Most businesses find that 80% of their Zapier spend is concentrated in 20% of their Zaps. Replace those three to five high-value workflows with custom agents, and you've gotten the most important work done — while retaining Zapier for the simple connective tasks it still handles well.

The cost comparison

Here's an honest breakdown of what this looks like financially:

  • Zapier Professional (typical growing business): $100–$400/month, depending on task volume and number of Zaps
  • Custom AI agent build: $600–$1,200 one-time, $300–$400/month maintenance — built specifically for your workflow, owned entirely by you
  • Break-even point: typically 3–6 months

The math favors custom agents faster than most businesses expect — especially when you account for the time spent managing Zap errors, rebuilding broken workflows, and doing the manual review that no-code automation still requires.

What you keep and what you replace

The goal isn't to eliminate Zapier entirely. It's to stop using it for things it's bad at, so you can keep using it for things it's good at.

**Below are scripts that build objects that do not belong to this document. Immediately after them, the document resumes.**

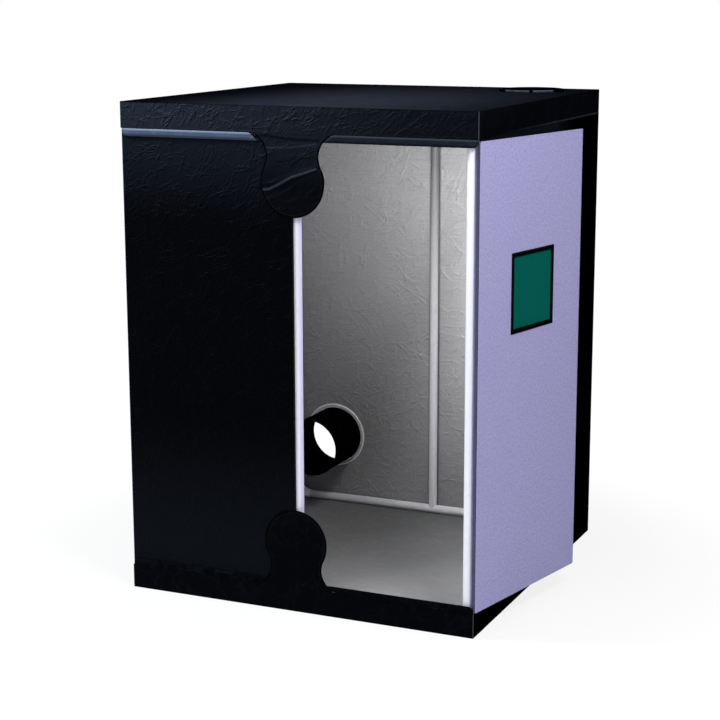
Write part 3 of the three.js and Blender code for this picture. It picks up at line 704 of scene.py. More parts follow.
# Lines along a padded zip cover: its lit upper edge, a seam, and its lower edge in the shade
def coverLines(side, lit, shaded):
    reach = (side * 0.07, side * 0.374)
    levels = ((0.9352, 0.0042, shaded, 0.85), (0.9424, 0.0013, shaded, 0.5), (0.9462, 0.0028, lit, 1.0))
    return [([(reach[0], z), (reach[1], z)], half, color, share) for z, half, color, share in levels]


# Powder coat; the lilac tint where it faces right is painted shade. The back poles' coat is a darker copy
# whose fades, darker towards the top and the left, are painted shade.
paint = paleCoat("whitePowderCoat", (0.94, 0.93, 1.0), (0.87, 0.86, 0.97), 0.32, 0.0011,
                 rightFacingShade=(0.74, 0.71, 1.0))
shadePaint = paleCoat("shadedPowderCoat", (0.86, 0.86, 0.89), (0.74, 0.74, 0.77), 0.4, 0.0011,
                      fades=(((0, 0, 1), 0.13, 0.95, 1.0, 0.11), ((1, 0, 0), -0.3, 0.08, 0.52, 1.0)))
plastic = paleCoat("whiteMoulding", (0.86, 0.86, 0.9), (0.74, 0.74, 0.77), 0.42, 0.0007)
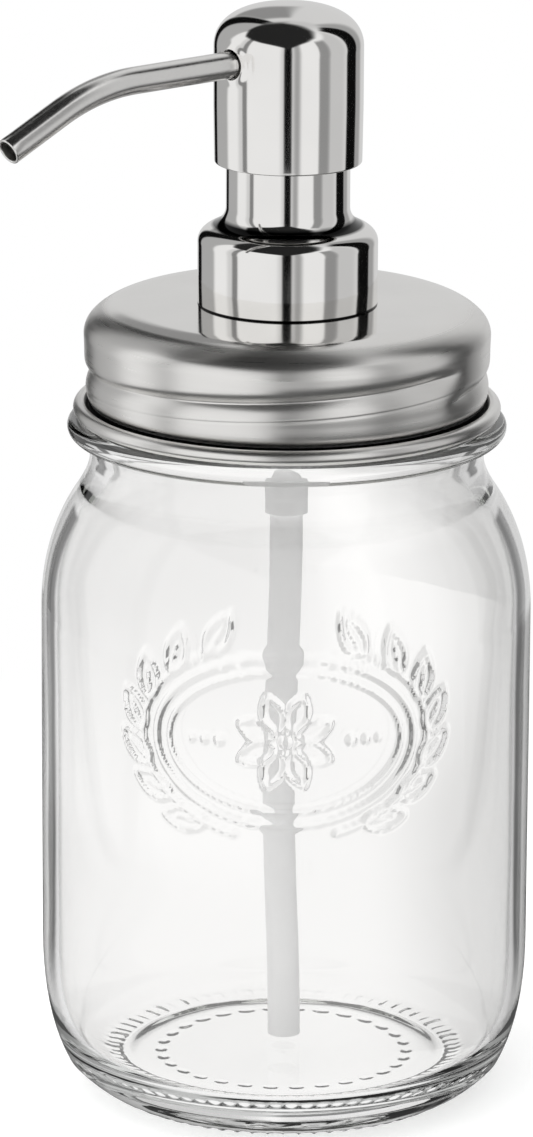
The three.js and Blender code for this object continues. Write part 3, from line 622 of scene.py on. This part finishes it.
def jar_outline():
    """Up the outside from the middle of the underside, over the rim, and down the inside."""
    taper = HEEL_TAPER / 2
    mid_radius, mid_height = JAR_RADIUS - SHOULDER_INSET, SHOULDER_START + SHOULDER_RISE
    bend, neck_bend = SHOULDER_START + SHOULDER_BEND, SHOULDER_END - NECK_BEND
    inner, inner_bend = JAR_RADIUS - JAR_WALL, bend - INNER_BEND_DROP
    bead_top = BEAD_HEIGHT + BEAD_RADIUS
    under_bead = bead_top - 2 * BEAD_HALF_HEIGHT
    path = Outline(0, PUNT_RISE).line(POLE_RING, PUNT_RISE)
    path.line(BASE_MARK_RADIUS - BASE_MARK_BAND, PUNT_RISE, 4)
    path.line(BASE_MARK_RADIUS + BASE_MARK_BAND, PUNT_RISE, 0.4)
    path.quad(PUNT_BEND, PUNT_RISE, PUNT_END, PUNT_LIP, 6)
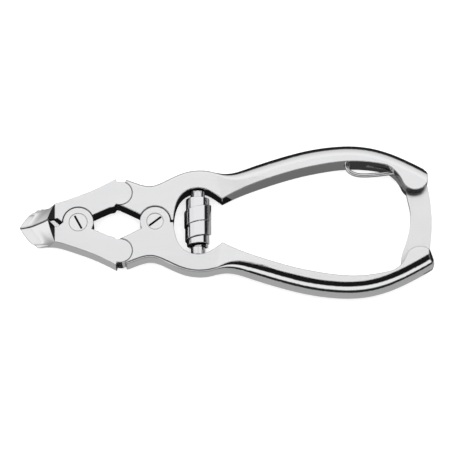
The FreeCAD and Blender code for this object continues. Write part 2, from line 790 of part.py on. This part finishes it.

Keep Zapier for: simple one-step connective workflows between well-behaved SaaS apps, low-volume triggers with predictable inputs, anything where the cost of building custom infrastructure isn't justified by the value of the workflow.

Replace with agents: complex multi-step workflows, anything requiring decision-making or variable handling, high-volume workflows where per-task pricing is becoming material, and any workflow where downstream work quality depends on the automation reasoning about what to do — not just executing a fixed script.

How to start

The fastest path to a useful result: pick your most expensive Zapier workflow, or the one that breaks most often. Map out what it's trying to do and what the real desired output is — not just "move this data" but "achieve this business outcome." That's your agent scope.

From there, a well-scoped custom agent for a single workflow typically takes two to three weeks to build, test, and deploy. The ROI on the first one usually makes the case for the second without much persuasion.